National exhibition commemorates First World War

Wilfred-Owen by John Gunston, 1916 © National Portrait Gallery, London
Wilfred-Owen by John Gunston, 1916 © National Portrait Gallery, London

The National Portrait Gallery is to open its doors next week for the first national exhibition of paintings commemorating the centenary of WWI.

Wilfred Owen by John Gunston, 1916 © National Portrait Gallery, London
Wilfred Owen by John Gunston, 1916 © National Portrait Gallery, London

Opening on 27 February, The Great War Portraits will demonstrate how the First World War was depicted and reported, using a variety of mediums including photographs, film and formal portraits. Alongside iconic portraits of Siegfried Sassoon, Wilfred Owen (above) and Winston Churchill, the exhibition will also trace the lives of those who served throughout the Commonwealth, from all social classes.
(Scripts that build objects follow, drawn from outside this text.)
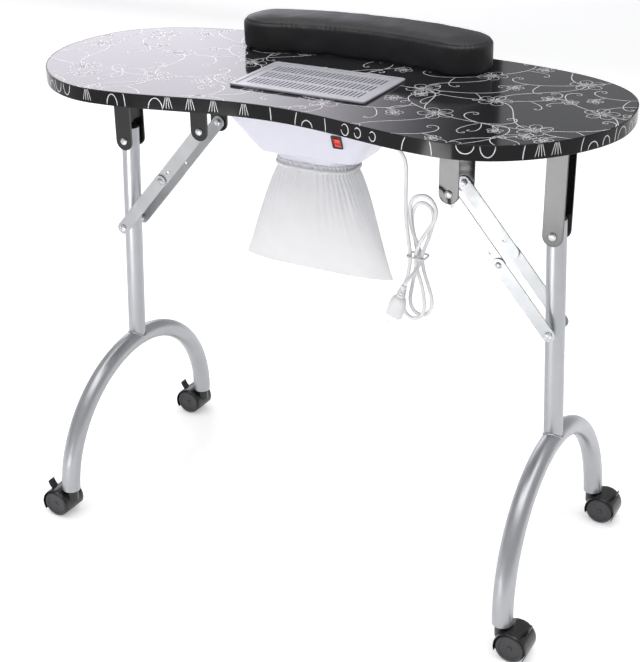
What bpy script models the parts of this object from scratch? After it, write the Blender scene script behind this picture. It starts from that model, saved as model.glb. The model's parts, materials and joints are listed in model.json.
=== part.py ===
"""Folding manicure table with a down-draught dust fan, wrist cushion and two folding arched legs on casters.

Metres, +Z up. +X runs along the top, -Y is the technician's side with the fan switch, and +Y the client's side
with the cushion. The origin is on the floor, midway between the legs.
"""

import math

import bmesh
import bpy
from mathutils import Matrix, Vector

# ---- Driving dimensions ----
GAP = 0.0003  # left between touching pieces

TOP_HEIGHT = 0.740  # floor to work surface
TOP_THICKNESS = 0.020
HALF_LENGTH = 0.4455
FAR_EDGE = 0.1955
END_CENTRE = -0.012
BULGE_X, BULGE_EDGE = 0.265, -0.208  # the two lobes of the near side
WAIST_EDGE = -0.170  # the hollow between them
BAND_THICKNESS = 0.0015
UNDERSIDE = TOP_HEIGHT - TOP_THICKNESS

CUSHION_HALF_LENGTH = 0.203
CUSHION_HALF_DEPTH = 0.049
CUSHION_CENTRE = 0.141
CUSHION_BEND = 0.97  # how strongly its ends curve towards the near side, per metre
CUSHION_HEIGHT = 0.052
BASE_BOARD_THICKNESS = 0.006

FAN_X, FAN_Y = 0.007, -0.041  # axis of the fan, grille and housing
GRILLE_LENGTH, GRILLE_DEPTH, GRILLE_THICKNESS = 0.212, 0.132, 0.0035
CUTOUT_LENGTH, CUTOUT_DEPTH = 0.192, 0.114
SLOT_ROWS, SLOTS_PER_ROW = 3, 28
SLOT_WIDTH, SLOT_LENGTH = 0.0026, 0.026
SLOT_PITCH, ROW_PITCH = 0.0064, 0.034

HOUSING_TOP = (0.244, 0.124)  # outer length and depth at the rim
HOUSING_FLOOR = (0.160, 0.080)
HOUSING_FLOOR_Z = 0.642
HOUSING_SHOULDER_Z = 0.700
HOUSING_WALL = 0.002
HOUSING_FLANGE = 0.012
COLLAR_HALF_LENGTH, COLLAR_HALF_DEPTH = 0.0585, 0.0335
COLLAR_BOTTOM_Z = 0.616
COLLAR_WALL = 0.002

SWITCH_X, SWITCH_Z = 0.066, 0.678
BEZEL_SIZE = (0.016, 0.021)
ROCKER_SIZE = (0.0106, 0.0155)
ROCKER_TILT = math.radians(8)

BAG_NECK_TOP, BAG_BOTTOM = 0.632, 0.457
BAG_HALF_WIDTH = 0.124
BAG_WALL = 0.0016

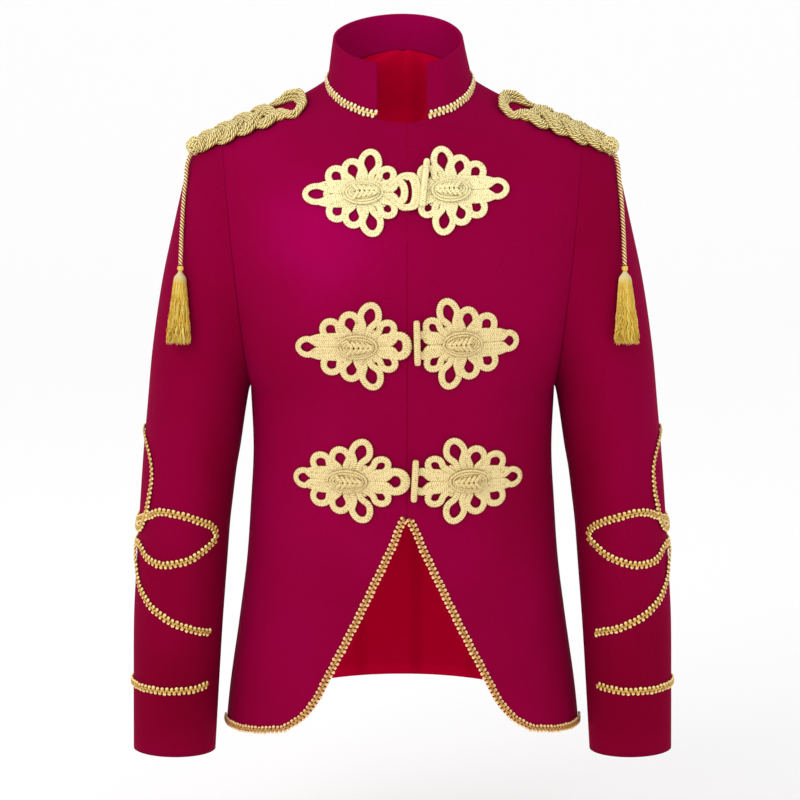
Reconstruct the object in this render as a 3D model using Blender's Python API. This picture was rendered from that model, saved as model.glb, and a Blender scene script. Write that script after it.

Portraits of Victoria Cross holders, medal-winners, heroes and aces will be juxtaposed with depictions of those whose lives were marked in different ways, such as casualties, people who suffered disfigurements, prisoners of war, and those shot at dawn for cowardice.

Torso in Metal from 'The Rock Drill', by Sir Jacob Epstein 1913-4, Image © Tate, London 2014
Torso in Metal from ‘The Rock Drill’, by Sir Jacob Epstein 1913-4, Image © Tate, London 2014

Highlights of the exhibition include Jacob Epstein’s Torso in Metal From Rock Drill, (pictured) a radical sculpture, which is one of the early modernist works related to the war. The sculpture as it is seen today is actually an amendment of an earlier work, Rock Drill, which had shown a plaster figure on top of an actual pneumatic rock drill.

Following the brutality of the war, Epstein cut the figure down, cast it in bronze and showed the mutilated form of the once powerful figure.

Works are on loan from: Imperial War Museums; Tate; Städtische Galerie im Lenbachhaus und Kunstbau, Munich; Allen Memorial Art Museum; the Royal Airforce Museum, Hendon; Oberlin College, Ohio; The Fitzwilliam Museum, Cambridge; and the Scottish National Gallery of Modern Art.

The exhibition will run until 15 June 2014 at the National Portrait Gallery, London, and is free to visit.